- Kuptsovo Location within Volgograd Oblast Kuptsovo Location within Russia
- Coordinates: 50°19′N 45°00′E﻿ / ﻿50.317°N 45.000°E
- Country: Russia
- Region: Volgograd Oblast
- District: Kotovsky District
- Time zone: UTC+4:00

= Kuptsovo =

Kuptsovo (Купцово) is a rural locality (a selo) and the administrative center of Kuptsovskoye Rural Settlement, Kotovsky District, Volgograd Oblast, Russia. The population was 1,075 as of 2010. There are 6 streets.

== Geography ==
Kuptsovo is located in forest steppe, on Volga Upland, on the Mokraya Olkhovka River, 19 km east of Kotovo (the district's administrative centre) by road.
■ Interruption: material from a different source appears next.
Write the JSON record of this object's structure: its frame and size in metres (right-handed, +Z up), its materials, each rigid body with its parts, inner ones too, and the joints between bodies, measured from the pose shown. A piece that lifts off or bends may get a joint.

Lapshinskaya is the nearest rural locality.

== History ==
Kuptsovo was first settled as a khutor sometime before 1828, by a Russian man named Kuptsov.

=== Oberdorf ===
In 1828, a German named Becker established his own khutor on the land, which was initially called "Becker's Chutor" as more Volga German colonists came to settle in the area. It was officially established as a Lutheran colony under the name "Oberdorf" in 1852. Its final recorded population in 1939 was 2,294; most of these colonists were likely forcibly removed from the area following the dissolution of the Volga German ASSR.